§ JSON records of objects:
= = = = = = =

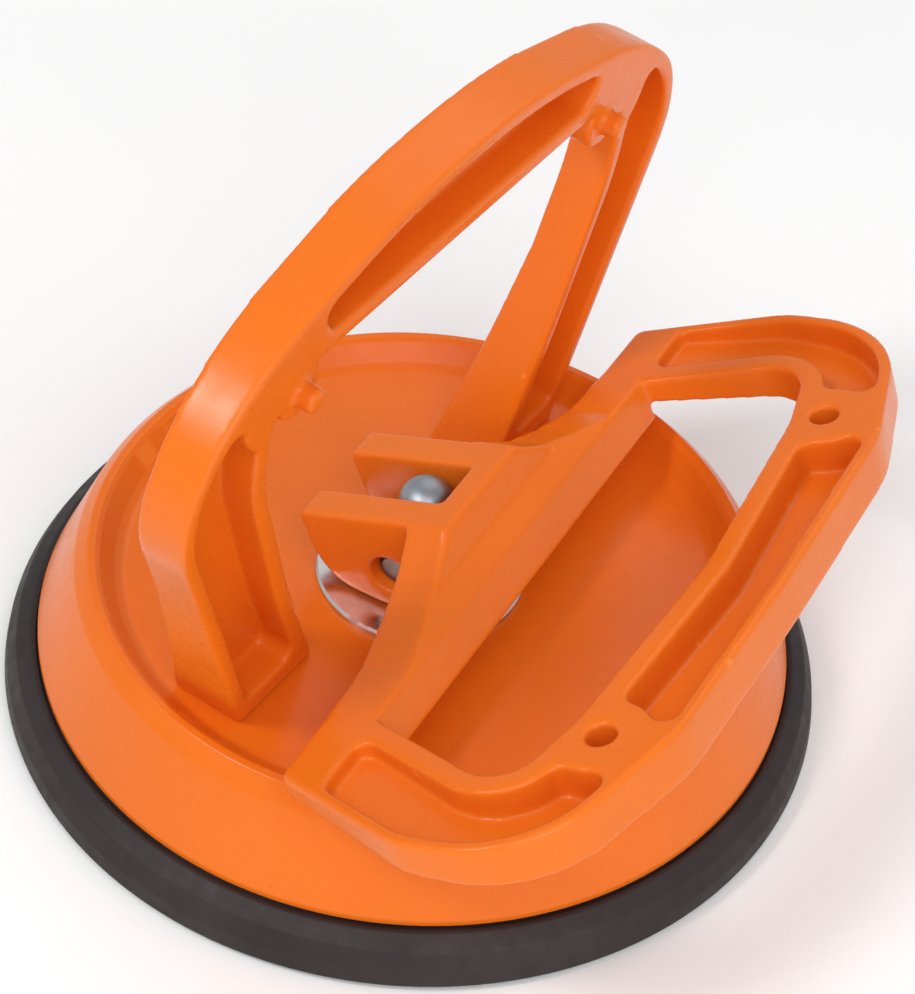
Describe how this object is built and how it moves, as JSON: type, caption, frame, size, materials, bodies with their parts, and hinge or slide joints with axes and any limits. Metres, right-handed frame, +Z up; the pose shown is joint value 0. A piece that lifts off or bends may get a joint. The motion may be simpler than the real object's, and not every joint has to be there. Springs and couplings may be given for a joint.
{
  "type": "vacuum suction cup lifter",
  "caption": "Hand suction lifter: round rubber pad under a moulded cup, a fixed bow handle, and a hinged cam lever that draws the pad's centre up to hold a smooth panel.",
  "frame": {"origin": "centre of the rubber pad's underside", "axes": "+Z up along the draw stud, away from the surface the pad grips; +X towards the lever's grip when released; Y along the pivot pin"},
  "size_m": [0.12, 0.1225, 0.0984],
  "materials": {
    "orange_abs": "semi-gloss moulded ABS",
    "orange_abs_lever": "semi-gloss moulded ABS",
    "black_rubber": "matte",
    "plated_steel": "bright zinc plated",
    "stud_steel": "satin zinc plated",
    "spring_steel": "oiled spring wire"
  },
  "bodies": {
    "housing": {"cup_housing": "orange_abs", "fixed_handle": "orange_abs", "wear_washer": "plated_steel", "suction_pad": "black_rubber"},
    "pad_plate": {"insert_plate": "plated_steel", "return_spring": "spring_steel"},
    "stud": {"draw_stud": "stud_steel", "plate_nut": "plated_steel", "pivot_pin": "plated_steel"},
    "lever": {"lever_handle": "orange_abs_lever"}
  },
  "joints": [
    {"name": "stud_lift", "type": "slide", "parent": "housing", "child": "pad_plate", "axis": [0, 0, 1], "range_m": [0, 0.0058], "deforming": ["return_spring", "suction_pad"]},
    {"name": "stud_swivel", "type": "hinge", "parent": "pad_plate", "child": "stud", "pos_m": [0, 0, 0], "axis": [0, 0, -1], "range_deg": [0, 5]},
    {"name": "lever_hinge", "type": "hinge", "parent": "stud", "child": "lever", "pos_m": [0, 0, 0.02685], "axis": [0.0872, -0.9962, 0], "range_deg": [0, 64.5]}
  ],
  "couplings": [
    {"joint": "stud_lift", "follows": "lever_hinge", "m_per_rad": 0.0051522},
    {"joint": "stud_swivel", "follows": "lever_hinge", "ratio": 0.077519}
  ]
}
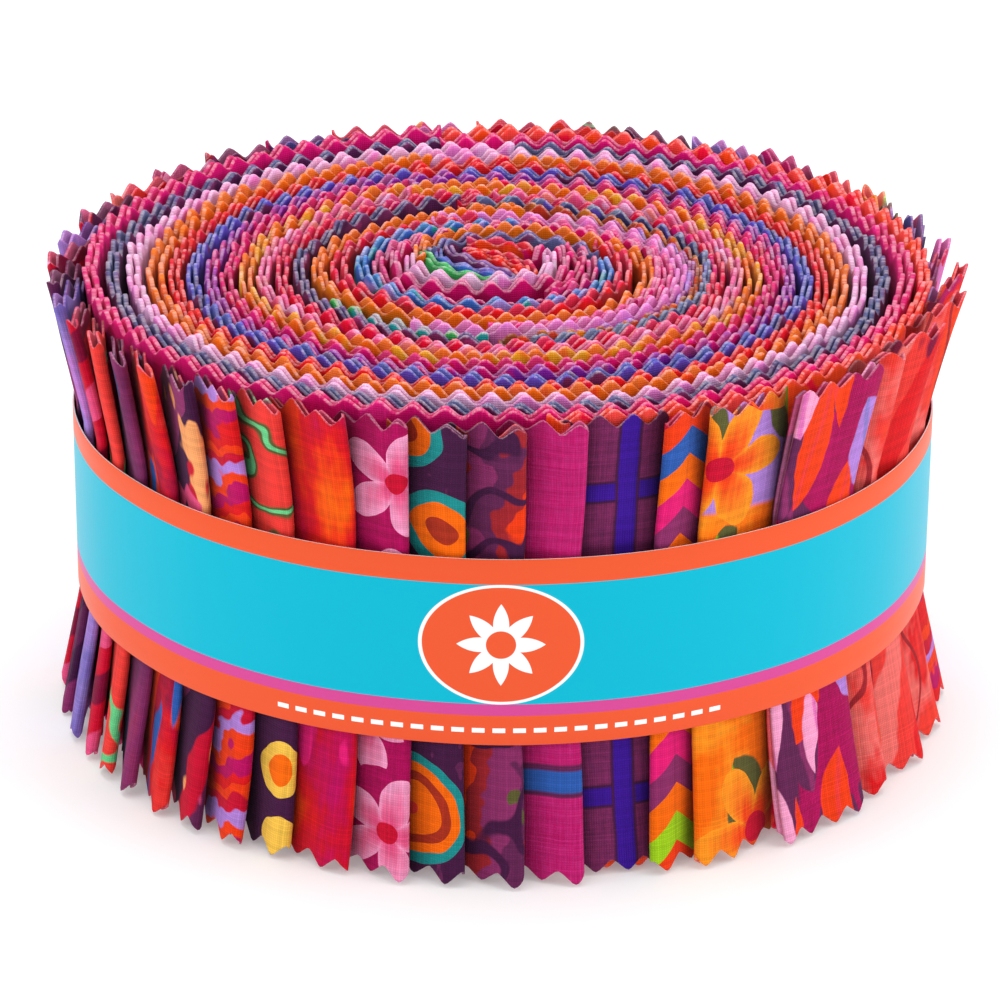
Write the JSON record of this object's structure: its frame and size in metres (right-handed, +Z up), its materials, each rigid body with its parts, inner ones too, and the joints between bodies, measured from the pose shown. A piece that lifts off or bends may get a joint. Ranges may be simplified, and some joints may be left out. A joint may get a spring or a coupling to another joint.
{
  "type": "roll of quilting fabric strips",
  "caption": "Wound roll of folded quilting cotton strips with pinked edges, overlapping loose strip ends round the outside and a plain paper band round the waist.",
  "frame": {"origin": "middle of the lower wound end, on the surface that the roll stands on", "axes": "+Z up along the roll's winding axis, -Y towards the front of the band, +X to the right seen from the front"},
  "size_m": [0.1218, 0.1204, 0.0635],
  "materials": {
    "wound_cotton": "matt woven cotton, many colours, pinked edges",
    "plum_cotton": "matt printed quilting cotton, dark plum",
    "lilac_cotton": "matt printed quilting cotton, lilac",
    "violet_cotton": "matt printed quilting cotton, blue violet",
    "crimson_cotton": "matt printed quilting cotton, crimson",
    "rust_cotton": "matt printed quilting cotton, rust red",
    "coral_cotton": "matt printed quilting cotton, coral red",
    "magenta_cotton": "matt printed quilting cotton, magenta",
    "orange_cotton": "matt printed quilting cotton, orange",
    "pink_cotton": "matt printed quilting cotton, pale pink",
    "band_paper": "smooth coated paper, satin"
  },
  "bodies": {
    "root": {"wound_core": "wound_cotton", "strip_end_01": "plum_cotton", "strip_end_02": "lilac_cotton", "strip_end_03": "crimson_cotton", "strip_end_04": "coral_cotton", "strip_end_05": "rust_cotton", "strip_end_06": "crimson_cotton", "strip_end_07": "plum_cotton", "strip_end_08": "crimson_cotton", "strip_end_09": "coral_cotton", "strip_end_10": "crimson_cotton", "strip_end_11": "magenta_cotton", "strip_end_12": "plum_cotton", "strip_end_13": "rust_cotton", "strip_end_14": "magenta_cotton", "strip_end_15": "plum_cotton", "strip_end_16": "orange_cotton", "strip_end_17": "orange_cotton", "strip_end_18": "magenta_cotton", "strip_end_19": "coral_cotton", "strip_end_20": "coral_cotton", "strip_end_21": "coral_cotton", "strip_end_22": "crimson_cotton", "strip_end_23": "pink_cotton", "strip_end_24": "violet_cotton", "strip_end_25": "orange_cotton", "strip_end_26": "crimson_cotton", "strip_end_27": "magenta_cotton", "strip_end_28": "lilac_cotton", "strip_end_29": "plum_cotton", "strip_end_30": "coral_cotton", "strip_end_31": "orange_cotton", "strip_end_32": "pink_cotton", "strip_end_33": "crimson_cotton", "strip_end_34": "violet_cotton", "strip_end_35": "rust_cotton", "strip_end_36": "magenta_cotton", "strip_end_37": "coral_cotton", "strip_end_38": "plum_cotton", "strip_end_39": "lilac_cotton", "strip_end_40": "crimson_cotton", "paper_band": "band_paper"}
  },
  "joints": []
}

= = = = = = =

§ Stated goal:
All of the entries above need to be reproduced exactly.

§ Solution to the exercise:
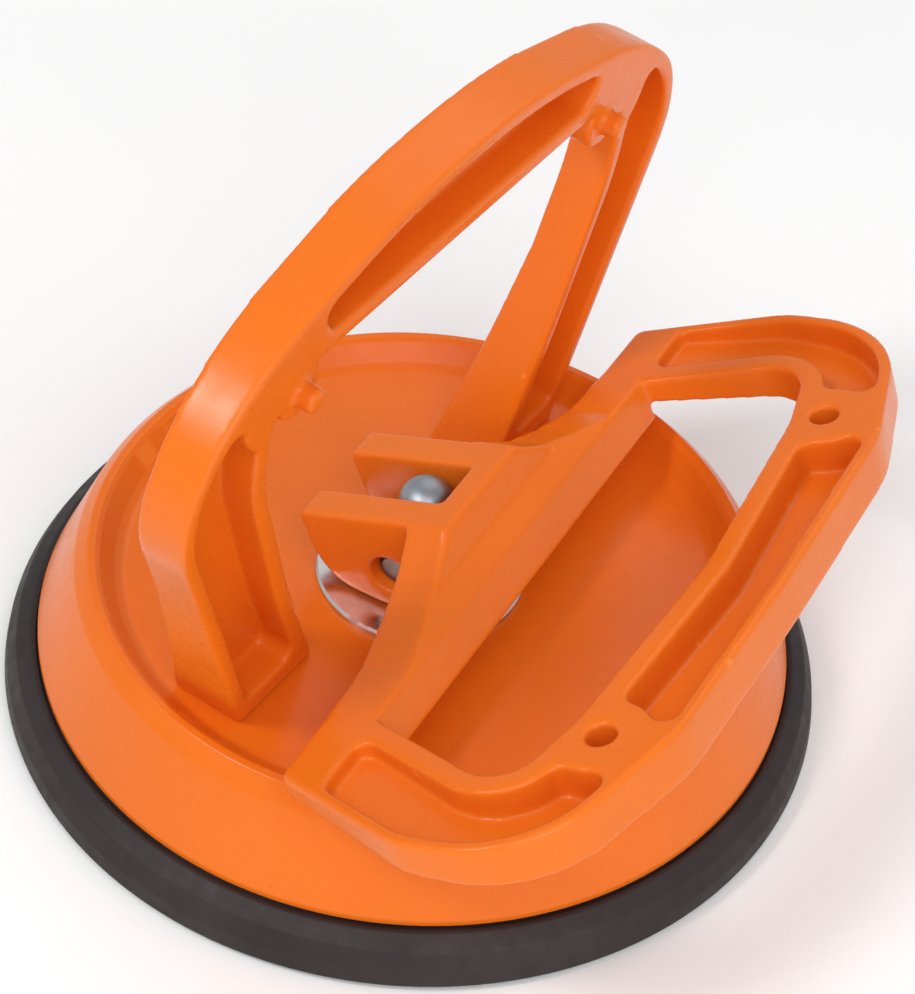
Describe how this object is built and how it moves, as JSON: type, caption, frame, size, materials, bodies with their parts, and hinge or slide joints with axes and any limits. Metres, right-handed frame, +Z up; the pose shown is joint value 0. A piece that lifts off or bends may get a joint. The motion may be simpler than the real object's, and not every joint has to be there. Springs and couplings may be given for a joint.
{
  "type": "vacuum suction cup lifter",
  "caption": "Hand suction lifter: round rubber pad under a moulded cup, a fixed bow handle, and a hinged cam lever that draws the pad's centre up to hold a smooth panel.",
  "frame": {"origin": "centre of the rubber pad's underside", "axes": "+Z up along the draw stud, away from the surface the pad grips; +X towards the lever's grip when released; Y along the pivot pin"},
  "size_m": [0.12, 0.1225, 0.0984],
  "materials": {
    "orange_abs": "semi-gloss moulded ABS",
    "orange_abs_lever": "semi-gloss moulded ABS",
    "black_rubber": "matte",
    "plated_steel": "bright zinc plated",
    "stud_steel": "satin zinc plated",
    "spring_steel": "oiled spring wire"
  },
  "bodies": {
    "housing": {"cup_housing": "orange_abs", "fixed_handle": "orange_abs", "wear_washer": "plated_steel", "suction_pad": "black_rubber"},
    "pad_plate": {"insert_plate": "plated_steel", "return_spring": "spring_steel"},
    "stud": {"draw_stud": "stud_steel", "plate_nut": "plated_steel", "pivot_pin": "plated_steel"},
    "lever": {"lever_handle": "orange_abs_lever"}
  },
  "joints": [
    {"name": "stud_lift", "type": "slide", "parent": "housing", "child": "pad_plate", "axis": [0, 0, 1], "range_m": [0, 0.0058], "deforming": ["return_spring", "suction_pad"]},
    {"name": "stud_swivel", "type": "hinge", "parent": "pad_plate", "child": "stud", "pos_m": [0, 0, 0], "axis": [0, 0, -1], "range_deg": [0, 5]},
    {"name": "lever_hinge", "type": "hinge", "parent": "stud", "child": "lever", "pos_m": [0, 0, 0.02685], "axis": [0.0872, -0.9962, 0], "range_deg": [0, 64.5]}
  ],
  "couplings": [
    {"joint": "stud_lift", "follows": "lever_hinge", "m_per_rad": 0.0051522},
    {"joint": "stud_swivel", "follows": "lever_hinge", "ratio": 0.077519}
  ]
}
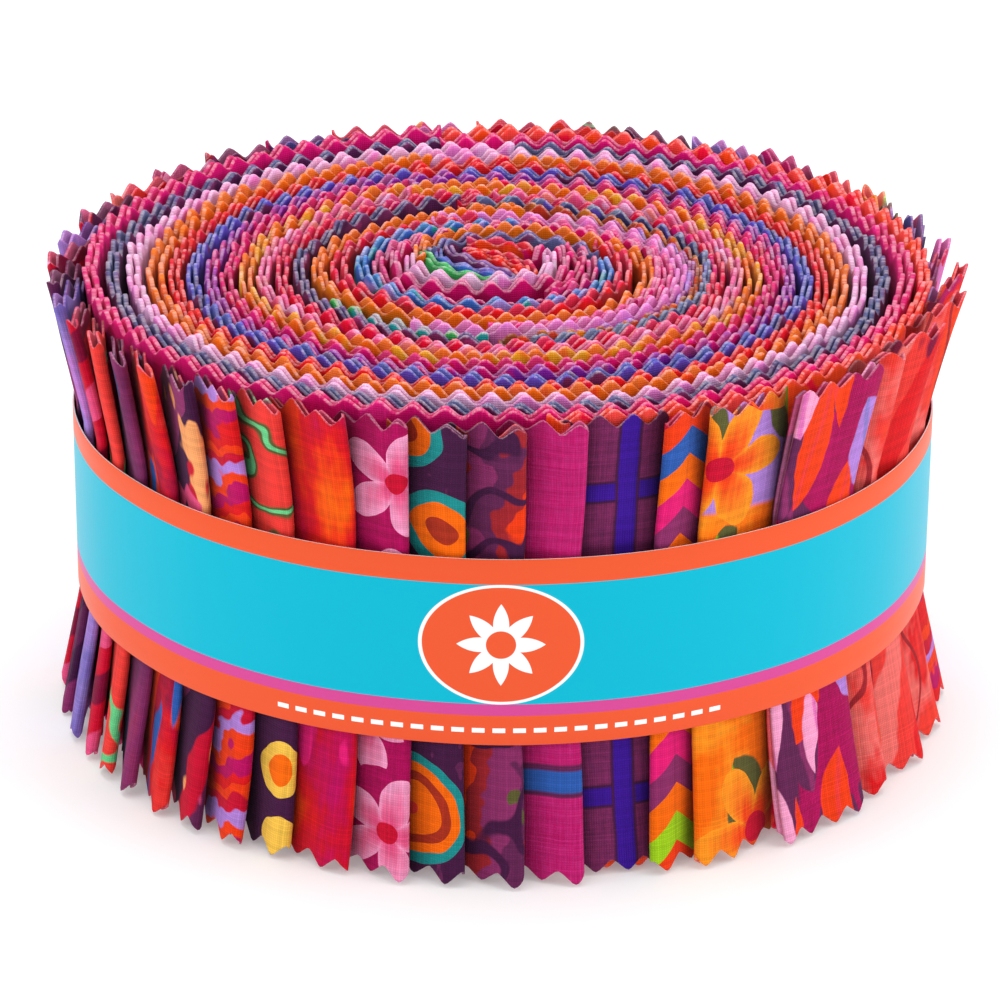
Write the JSON record of this object's structure: its frame and size in metres (right-handed, +Z up), its materials, each rigid body with its parts, inner ones too, and the joints between bodies, measured from the pose shown. A piece that lifts off or bends may get a joint. Ranges may be simplified, and some joints may be left out. A joint may get a spring or a coupling to another joint.
{
  "type": "roll of quilting fabric strips",
  "caption": "Wound roll of folded quilting cotton strips with pinked edges, overlapping loose strip ends round the outside and a plain paper band round the waist.",
  "frame": {"origin": "middle of the lower wound end, on the surface that the roll stands on", "axes": "+Z up along the roll's winding axis, -Y towards the front of the band, +X to the right seen from the front"},
  "size_m": [0.1218, 0.1204, 0.0635],
  "materials": {
    "wound_cotton": "matt woven cotton, many colours, pinked edges",
    "plum_cotton": "matt printed quilting cotton, dark plum",
    "lilac_cotton": "matt printed quilting cotton, lilac",
    "violet_cotton": "matt printed quilting cotton, blue violet",
    "crimson_cotton": "matt printed quilting cotton, crimson",
    "rust_cotton": "matt printed quilting cotton, rust red",
    "coral_cotton": "matt printed quilting cotton, coral red",
    "magenta_cotton": "matt printed quilting cotton, magenta",
    "orange_cotton": "matt printed quilting cotton, orange",
    "pink_cotton": "matt printed quilting cotton, pale pink",
    "band_paper": "smooth coated paper, satin"
  },
  "bodies": {
    "root": {"wound_core": "wound_cotton", "strip_end_01": "plum_cotton", "strip_end_02": "lilac_cotton", "strip_end_03": "crimson_cotton", "strip_end_04": "coral_cotton", "strip_end_05": "rust_cotton", "strip_end_06": "crimson_cotton", "strip_end_07": "plum_cotton", "strip_end_08": "crimson_cotton", "strip_end_09": "coral_cotton", "strip_end_10": "crimson_cotton", "strip_end_11": "magenta_cotton", "strip_end_12": "plum_cotton", "strip_end_13": "rust_cotton", "strip_end_14": "magenta_cotton", "strip_end_15": "plum_cotton", "strip_end_16": "orange_cotton", "strip_end_17": "orange_cotton", "strip_end_18": "magenta_cotton", "strip_end_19": "coral_cotton", "strip_end_20": "coral_cotton", "strip_end_21": "coral_cotton", "strip_end_22": "crimson_cotton", "strip_end_23": "pink_cotton", "strip_end_24": "violet_cotton", "strip_end_25": "orange_cotton", "strip_end_26": "crimson_cotton", "strip_end_27": "magenta_cotton", "strip_end_28": "lilac_cotton", "strip_end_29": "plum_cotton", "strip_end_30": "coral_cotton", "strip_end_31": "orange_cotton", "strip_end_32": "pink_cotton", "strip_end_33": "crimson_cotton", "strip_end_34": "violet_cotton", "strip_end_35": "rust_cotton", "strip_end_36": "magenta_cotton", "strip_end_37": "coral_cotton", "strip_end_38": "plum_cotton", "strip_end_39": "lilac_cotton", "strip_end_40": "crimson_cotton", "paper_band": "band_paper"}
  },
  "joints": []
}